Minggu lalu, di media sosial, banyak postingan yang mengecam iklan di billboard sebuah brand rokok. Di dalam iklan tersebut, terlihat dua orang remaja, laki-laki dan perempuan, saling berangkulan, dengan posisi wajah laki-laki yang mendekati wajah perempuan, seperti hendak mencium. Ditunjang dengan copy-nya “Mula-mula Mau, Lama-lama Mau”.
Kira-kira, melihat perpaduan visual
dan copy seperti itu, apa pesan yang ditangkap masyarakat?
Sepasang kekasih yang sedang
pacaran. Perempuannya mula-mula nggak mau dicium lalu mau?
Atau yang lain?
Namun saya dapat memastikan,
sebagian besar masyarakat akan menilainya, negatif.
Mereka yang pernah bekerja di ad
agency pasti mengerti betapa kuat visual dan copy saling mendukung dan tentu,
memiliki pesan yang ingin disampaikan.
Mungkin ada yang mengatakan, “Ya
iklan seperti itu, sesuai lah sama TA-nya. Perokok, muda, senang hura-hura.”
Mereka yang punya kepedulian pada
generasi muda kemudian menjawab, ”Oo
jadi iklannya memang sengaja dibuat untuk mengajak anak muda melakukan hal yang
nggak baik?
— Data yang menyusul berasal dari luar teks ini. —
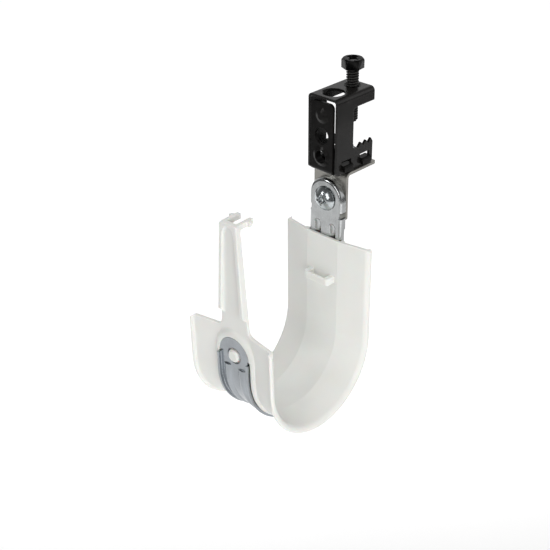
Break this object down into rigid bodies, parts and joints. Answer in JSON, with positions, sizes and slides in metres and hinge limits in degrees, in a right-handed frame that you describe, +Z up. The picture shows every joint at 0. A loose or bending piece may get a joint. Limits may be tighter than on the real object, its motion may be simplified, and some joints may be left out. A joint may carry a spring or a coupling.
{
  "type": "j hook cable support",
  "caption": "Beam clamp with a bracket that carries a swivelling J shaped hook, its wide moulded saddle and its snap latch, for bundles of data cable.",
  "frame": {"origin": "seat of the beam's flange: on the clamp's tooth tips, straight below its set screw, midway between its side walls", "axes": "+X along the cables, +Y from the hook's open side towards its back and out of the clamp's throat, +Z up along the set screw"},
  "size_m": [0.0552, 0.0947, 0.1745],
  "materials": {
    "black_coated_steel": "thin black coating, satin",
    "black_screw": "black oxide, slightly oily sheen",
    "zinc_screw": "bright zinc plate",
    "zinc_plate": "satin zinc plate",
    "galvanised_strip": "mill galvanised, fine rolling grain",
    "white_plastic": "soft satin moulding"
  },
  "bodies": {
    "clamp": {"clamp_frame": "black_coated_steel", "clamp_insert": "black_coated_steel", "clamp_screw": "zinc_screw"},
    "set_screw": {"set_screw": "black_screw"},
    "bracket": {"angle_bracket": "zinc_plate", "pivot_screw": "zinc_screw"},
    "hook": {"hook_strap": "galvanised_strip", "cable_saddle": "white_plastic"}
  },
  "joints": [
    {"name": "set_screw_travel", "type": "slide", "parent": "clamp", "child": "set_screw", "axis": [0, 0, 1], "range_m": [-0.0075, 0.0115]},
    {"name": "bracket_turn", "type": "hinge", "parent": "clamp", "child": "bracket", "pos_m": [0, -0.0015, -0.0136], "axis": [0, 0, 1], "continuous": true},
    {"name": "hook_swivel", "type": "hinge", "parent": "bracket", "child": "hook", "pos_m": [0, -0.0173, -0.0277], "axis": [0, 1, 0], "range_deg": [-90, 90]}
  ]
}
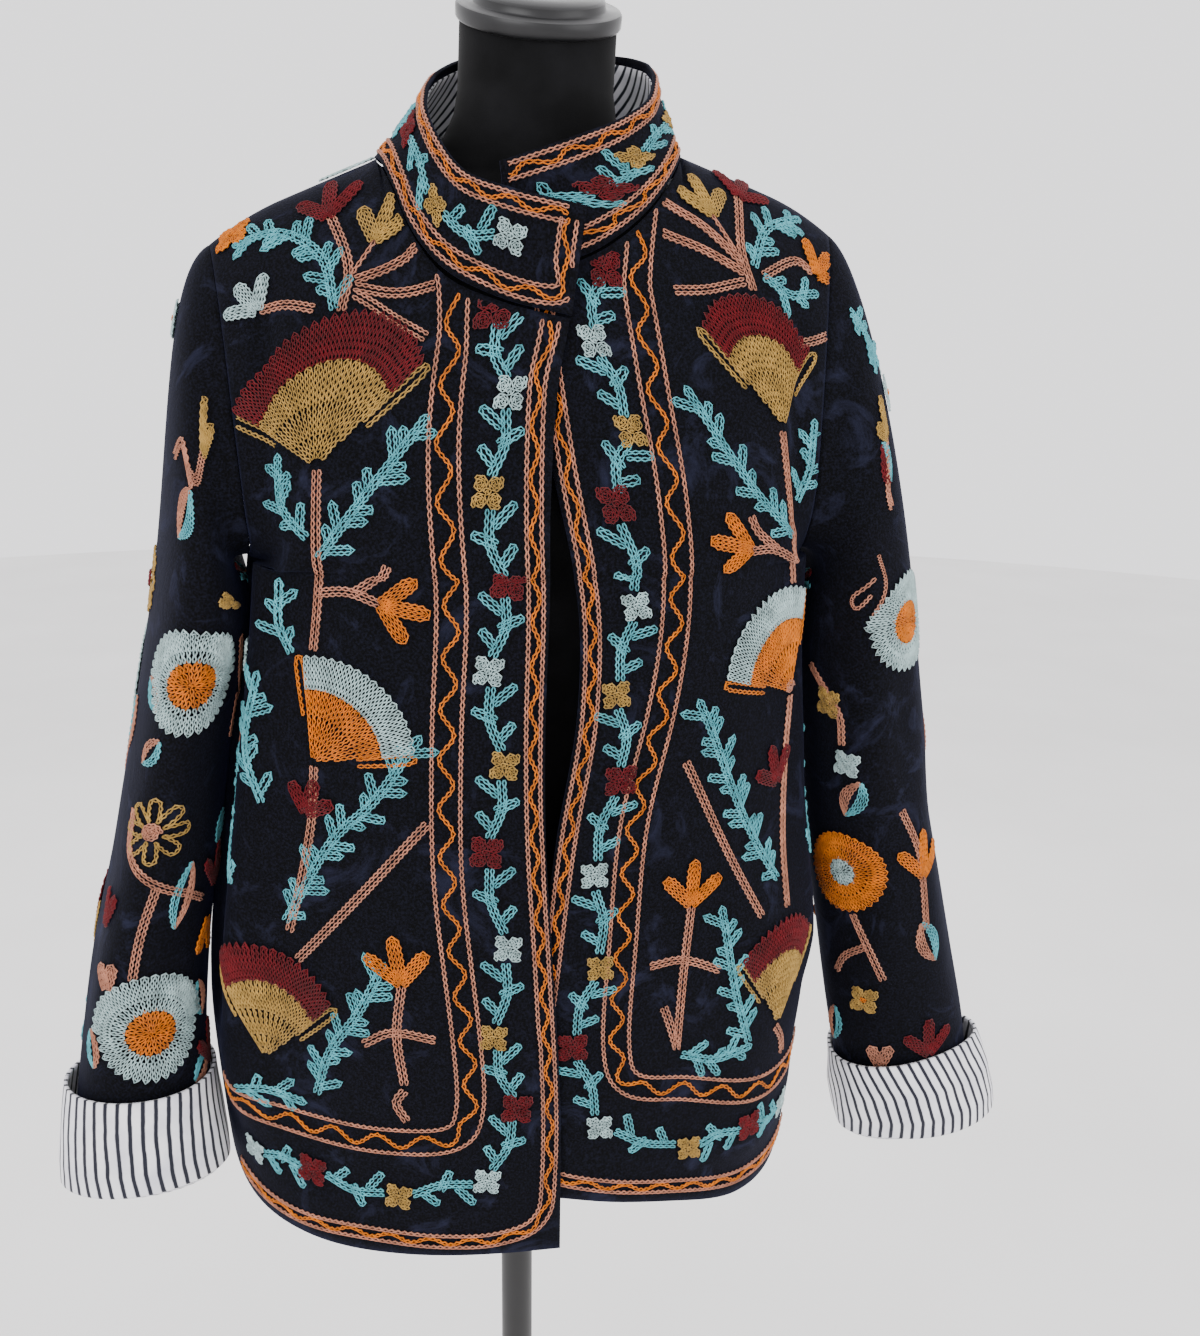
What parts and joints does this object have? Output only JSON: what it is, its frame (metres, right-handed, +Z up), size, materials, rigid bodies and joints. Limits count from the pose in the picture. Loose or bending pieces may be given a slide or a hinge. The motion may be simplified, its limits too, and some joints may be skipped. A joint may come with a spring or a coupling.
{
  "type": "embroidered jacket on a limbless dress form",
  "caption": "Hip-length velvet jacket with stand collar, lapped open front and turned-up striped cuffs, standing on a limbless dress form with a pole and round base.",
  "frame": {"origin": "centre of the base plate's underside, on the floor", "axes": "+Z up, the jacket's front faces -Y, the wearer's right is at -X"},
  "size_m": [0.6793, 0.33, 1.4868],
  "materials": {
    "velvet": "black pile velvet",
    "striped_cotton": "white cotton with narrow dark stripes",
    "form_cover": "matt black knitted cover",
    "dark_metal": "dark grey satin",
    "black_metal": "black satin"
  },
  "bodies": {
    "root": {"front_right": "velvet", "front_left": "velvet", "back": "velvet", "sleeve_right": "velvet", "sleeve_left": "velvet", "cuff_right": "striped_cotton", "cuff_left": "striped_cotton", "collar": "velvet", "collar_lining": "striped_cotton", "form_body": "form_cover", "form_neck_cap": "dark_metal", "form_pole": "black_metal", "form_base": "black_metal"}
  },
  "joints": []
}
Jahat banget, dong”
Sebagian pendukung iklan ini
mungkin menjawab, ”Sejak kapan iklan harus mendidik? Itu kan kreativitas. Harus
peduli?”
Jujur saja. Sempat saya berpikir,
apakah mungkin sengaja dibuat agar menimbulkan kontroversi dan ramai
diperbincangkan di media sosial?
Namun saya ingat, brand ini bukan
brand baru yang tidak memikirkan strategi. Produsennya, juga bukan perusahaan
kecil yang tidak mengerti strategi branding. Mereka tentu memahami menjadi
brand dibicarakan dalam konteks negatif tentu tidak baik bagi brand itu
sendiri.
Moriarty, Mitchell dan Wells di
buku “Advertising-Principles and Practice” menjelaskan bahwa pengiklan perlu
memiliki self-regulation, terlebih jika itu berkaitan dengan norma-norma yang
ada di dalam suatu masyarakat-- kita perlu melihat apa dampak yang akan timbul
jika iklan tersebut dipublikasikan.
Masyarakat Indonesia,
bagaimanapun, masih peduli dengan kesopanan, kepatuhan terhadap yang boleh dan
tidak boleh, khususnya dalam agama.
Konsep "Go Ahead" yang biasa diusung brand rokok ini tentu dapat diterjemahkan dalam kreativitas yang lain. Jika ingin disukai, mengapa tidak menggali ide dari apa yang dicintai masyarakatnya? Terlebih, ini menyangkut brand, termasuk corporate image produsennya.
Iklan adalah karya.
Dan bagi saya, karya yang baik adalah yang bermanfaat, setidaknya tidak meresahkan.